In June 2025, Wells Fargo hired a senior banker from Citigroup to lead its activism defense practice, as corporations find it difficult to build out business units to help clients facing pressure from activist investors.
In July 2025, Wells Fargo announced that it sought to end its partnership with Bilt Rewards ahead of schedule, a venture that initially began in 2022. Wells Fargo was losing as much as $10 million per month according to The Wall Street Journal. The partnership was initially set to end in 2029.
Environmental record
In 2022, Wells Fargo announced a goal of reducing absolute emissions by companies it lends to in the oil and gas sector by 26% by 2030 from 2019 levels. Some critics say these goals conflict with the bank being the largest lender to fossil fuel companies in the U.S. and one of the largest globally. The company has committed to net zero financed emissions by 2050; however, major environmental groups are skeptical that this goal will be achieved. The company has stated that it will not finance any hydrocarbon exploration projects in the Arctic. The company has also provided financing to renewable energy projects.

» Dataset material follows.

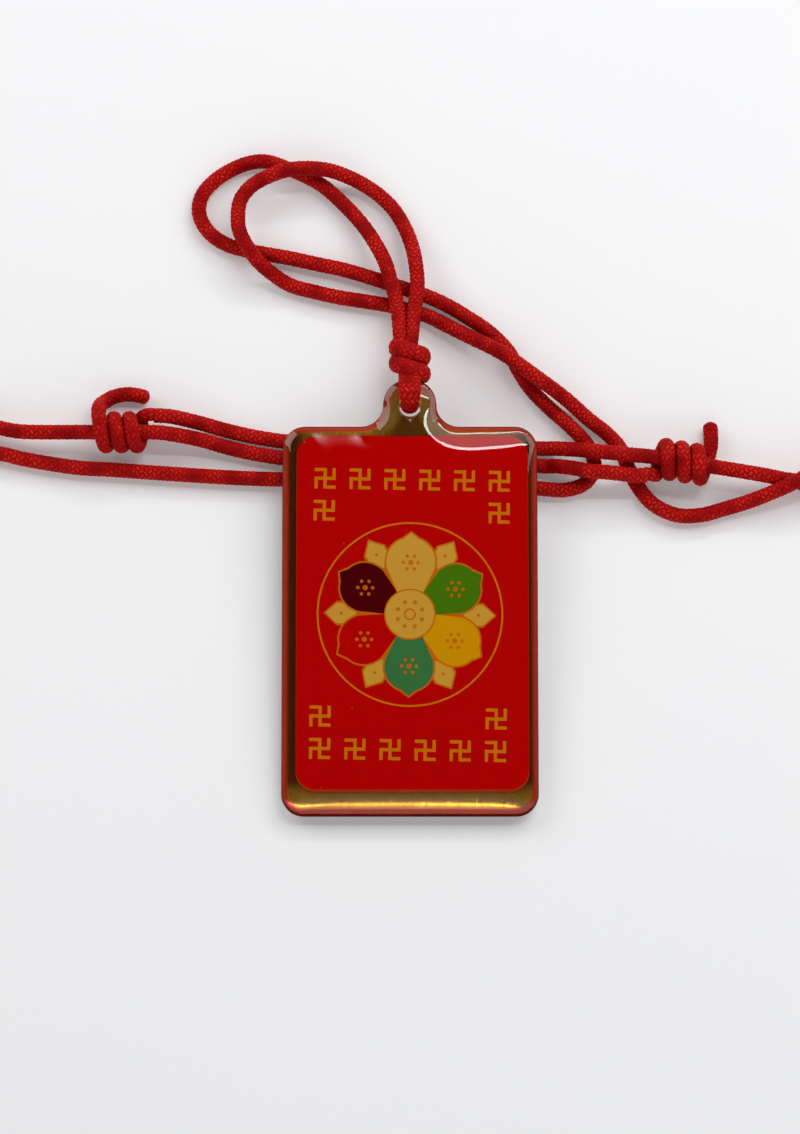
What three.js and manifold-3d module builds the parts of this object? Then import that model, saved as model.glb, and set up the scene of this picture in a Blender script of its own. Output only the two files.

In December 2024, Wells Fargo withdrew itself from its membership of Net- Zero Banking Alliance.
Financing of Dakota Access Pipeline
Wells Fargo is a lender on the Dakota Access Pipeline, a 1,172-mile-long (1,886 km) underground oil pipeline transport system in North Dakota. The pipeline has been controversial regarding its potential impact on the environment.
In February 2017, the city councils of Seattle, Washington and Davis, California voted to move $3 billion of deposits from the bank due to its financing of the Dakota Access Pipeline as well as the Wells Fargo account fraud scandal.
Lawsuits, fines, and controversies
Regulatory issues
The company has been the subject of several investigations by regulators. Many of these issues have resulted in reputational damage. On February 2, 2018, the Wells Fargo account fraud scandal resulted in the Federal Reserve barring Wells Fargo from growing its nearly $2 trillion asset base any further until the company fixed its internal problems to the satisfaction of the Federal Reserve. In June 2025, the Federal Reserve lifted the punitive asset cap, allowing the bank to pursue growth and provide more financing to corporate clients. Scharf called the decision "a pivotal milestone in our journey to transform Wells Fargo."
In September 2021, Wells Fargo incurred further fines from the United States Justice Department charging fraudulent behavior by the bank against foreign-exchange currency trading customers. Bloomberg L.P. reported in March 2022 that Wells Fargo was the only major lender in 2020 to reject more home refinance applications from Black applicants than it approved.
In December 2022, the U.S. levied a $3.7 billion loan-management fine upon Wells Fargo. In March 2023, Wells Fargo blamed a technical glitch for misstating the balances of customers' accounts, in many cases incorrectly deeming the customers as having a negative bank balance. Subsequently, in 2023, prison sentencing took place for employee-directed money laundering and funneling cash illegally to Mexico through the creation of fictitious accounts.
1981 MAPS Wells Fargo embezzlement scandal
In 1981, it was discovered that a Wells Fargo assistant operations officer, Lloyd Benjamin "Ben" Lewis, had perpetrated one of the largest embezzlements in history through its Beverly Drive branch. During 1978–1981, Lewis had successfully written phony debit and credit receipts to benefit boxing promoters Harold J. Smith (né Ross Eugene Fields) and Sam "Sammie" Marshall, chairman and president, respectively, of Muhammad Ali Professional Sports, Inc. (MAPS), of which Lewis was also listed as a director; Marshall, too, was a former employee of the same Wells Fargo branch as Lewis. In excess of $300,000 was paid to Lewis, who pled guilty to embezzlement and conspiracy charges in 1981, and testified against his co-conspirators for a reduced five-year sentence. (Boxer Muhammad Ali had received a fee for the use of his name, and had no other involvement with the organization.)
Higher costs charged to African-American and Hispanic borrowers
Illinois Attorney General Lisa Madigan filed suit against Wells Fargo on July 31, 2009, alleging that the bank steered African Americans and Hispanics into high-cost subprime loans. A Wells Fargo spokesman responded that "The policies, systems, and controls we have in place – including in Illinois – ensure race is not a factor..." An affidavit filed in the case stated that loan officers had referred to black mortgage-seekers as "mud people," and the subprime loans as "ghetto loans." According to Beth Jacobson, a loan officer at Wells Fargo interviewed for a report in The New York Times, "We just went right after them. Wells Fargo mortgage had an emerging-markets unit that specifically targeted black churches because it figured church leaders had a lot of influence and could convince congregants to take out subprime loans." The report presented data from the city of Baltimore, where more than half the properties subject to foreclosure on a Wells Fargo loan from 2005 to 2008 now stand vacant, and 71 percent of those are in predominantly black neighborhoods. Wells Fargo agreed to pay $125 million to subprime borrowers and $50 million in direct down payment assistance in certain areas, for a total of $175 million.
Failure to monitor suspected money laundering
In a March 2010 agreement with US federal prosecutors, Wells Fargo acknowledged that between 2004 and 2007 Wachovia had failed to monitor and report suspected money laundering by narcotics traffickers, including the cash used to buy four planes that shipped a total of 22 tons of cocaine into Mexico.